Paniqués, les ministres et les responsables du ministère de la Défense demandent alors à la Haute cour de justice une ordonnance empêchant la diffusion de toute information autour de cette fuite, pour réduire le risque que les Taliban apprennent l’existence de ces données et "protéger les personnes qui auraient pu être ou qui ont été exposées".

Selon les médias britanniques, cette mesure, qui a été levée mardi, est la plus longue ordonnance de ce type. C’est la première fois que le gouvernement demande une telle mesure restrictive à l’encontre des médias.

"Tout est apparu en une seconde"

Pour les familles afghanes concernées, le choc reste immense. (...)

Seuls 4 500 Afghans ont été évacués depuis la divulgation des données, grâce à une opération tenue secrète. Le programme de réinstallation pour les personnes concernées, intitulé "Afghanistan Response Route", a été mis en place en avril 2024 après que le gouvernement conservateur de l’époque a eu connaissance de la fuite. (...)

Environ 600 autres Afghans et leurs proches devraient être accueillis au Royaume-Uni avant la fin du programme. Au total, environ 6 900 personnes devraient donc s’installer dans le pays dans le cadre de l’Afghanistan Response Route.
9 500 Afghans laissés sur place

Quid de ceux restés en Afghanistan ? Dans son discours devant la Chambre des communes, John Healey a également indiqué que le gouvernement allait mettre fin au programme d’accueil, laissant sur place environ 9 500 Afghans ayant travaillé pour Londres, selon le Guardian. (...)

"Je suis actuellement en Afghanistan et si cette information est divulguée, le régime afghan actuel me retrouvera et me torturera, ce qui mettra ma vie en danger", témoigne aussi Abdullah. Il raconte avoir reçu un e-mail des autorités britanniques le prévenant que ses données avaient pu être compromises.

Le message lui conseille de "limiter l’accès à ses profils sur les réseaux sociaux et de ne pas accepter de demandes d’ajout d’amis ou de suivi de personnes que l’on ne connaît pas et en qui l’on n’a pas confiance". Il était aussi recommandé de ne pas répondre aux appels téléphoniques ni aux messages provenant d’inconnus.

"J’ai tout fait pour les forces britanniques… Je le regrette. Pourquoi ai-je mis ma famille en danger à cause de cela ? Est-ce là la justice ? (…) On a aidé les Britanniques, et maintenant, on est abandonnés", s’indigne sur Sky News un autre père de famille afghan qui travaillait pour l’armée britannique.
Plus aucun risque ?

De son côté, le ministre britannique de la Défense a déclaré qu’il était "incapable de dire avec certitude" si quelqu’un avait été tué à la suite de la violation majeure de données. Il a aussi estimé qu’il était "hautement improbable" que le fait d’être sur la liste augmente désormais le risque d’être ciblé par les Taliban.

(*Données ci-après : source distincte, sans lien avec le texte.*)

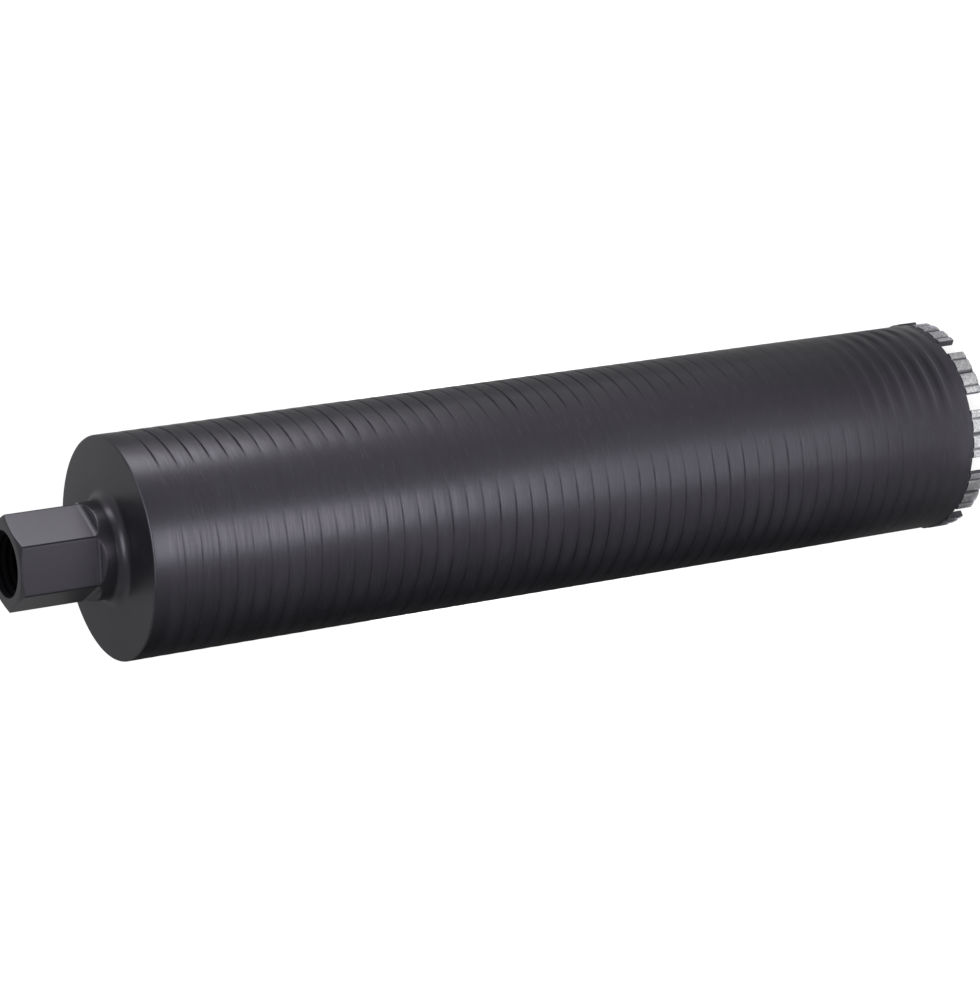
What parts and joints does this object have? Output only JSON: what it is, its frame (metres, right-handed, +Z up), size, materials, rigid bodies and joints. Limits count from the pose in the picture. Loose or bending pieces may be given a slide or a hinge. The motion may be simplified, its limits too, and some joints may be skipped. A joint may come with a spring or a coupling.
{
  "type": "diamond core bit",
  "caption": "Wet core bit: a long steel barrel with ribbed cutting segments round its open end and a threaded hexagonal hub at the other.",
  "frame": {"origin": "centre of the crown's cutting plane, on the bit's axis", "axes": "+Z up the bit's axis from the crown to the hub's threaded end; +X through the middle of one of the hub's wrench flats"},
  "size_m": [0.1094, 0.1094, 0.527],
  "materials": {
    "barrel_paint": "satin black paint over a steel tube with spiral rolling marks",
    "hub_paint": "satin black paint over turned and milled steel",
    "sintered_metal": "bare sintered metal with diamond grit, dull and slightly rough"
  },
  "bodies": {
    "root": {"barrel": "barrel_paint", "hub": "hub_paint", "segment_01": "sintered_metal", "segment_02": "sintered_metal", "segment_03": "sintered_metal", "segment_04": "sintered_metal", "segment_05": "sintered_metal", "segment_06": "sintered_metal", "segment_07": "sintered_metal", "segment_08": "sintered_metal", "segment_09": "sintered_metal", "segment_10": "sintered_metal"}
  },
  "joints": []
}
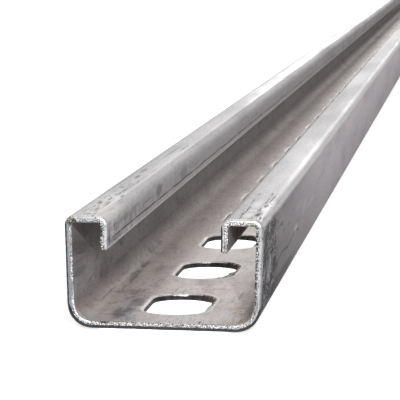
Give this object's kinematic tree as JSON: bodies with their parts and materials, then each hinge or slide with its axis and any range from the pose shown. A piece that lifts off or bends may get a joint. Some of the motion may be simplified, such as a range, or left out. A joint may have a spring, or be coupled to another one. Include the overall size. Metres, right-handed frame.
{
  "type": "strut channel",
  "caption": "Shallow slotted steel strut channel with inturned lips and a row of oblong bolt slots along its back.",
  "frame": {"origin": "middle of the bar's length and width, on the outer face of the back", "axes": "+Y along the bar, +Z out of the open side, +X across the bar"},
  "size_m": [0.041, 2, 0.0235],
  "materials": {
    "galvanised_steel": "pre-galvanised steel strip, dull silver grey, with streaks along the bar, faint stains and scuffs, and bare cut ends"
  },
  "bodies": {
    "root": {"strut_channel": "galvanised_steel"}
  },
  "joints": []
}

Mais d’après Adnan Malik, avocat chez Barings Law représentant un millier de victimes, en Afghanistan, certaines des personnes figurant dans la base de données divulguée ont dû se cacher, tandis que d’autres ont été tuées lors d’attaques ciblées. Il envisage d’engager des poursuites judiciaires à l’encontre de l’État britannique. (...)

Quant au responsable de cette fuite de données, le gouvernement n’a pas précisé s’il avait fait l’objet de mesures disciplinaires. John Healey a seulement déclaré que le soldat impliqué dans la fuite "ne faisait plus le même travail" et a présenté des "excuses sincères". Il a ajouté qu’il n’allait pas "lancer une chasse aux sorcières", reconnaissant que l’affaire est "bien plus grave que l’erreur d’un seul individu".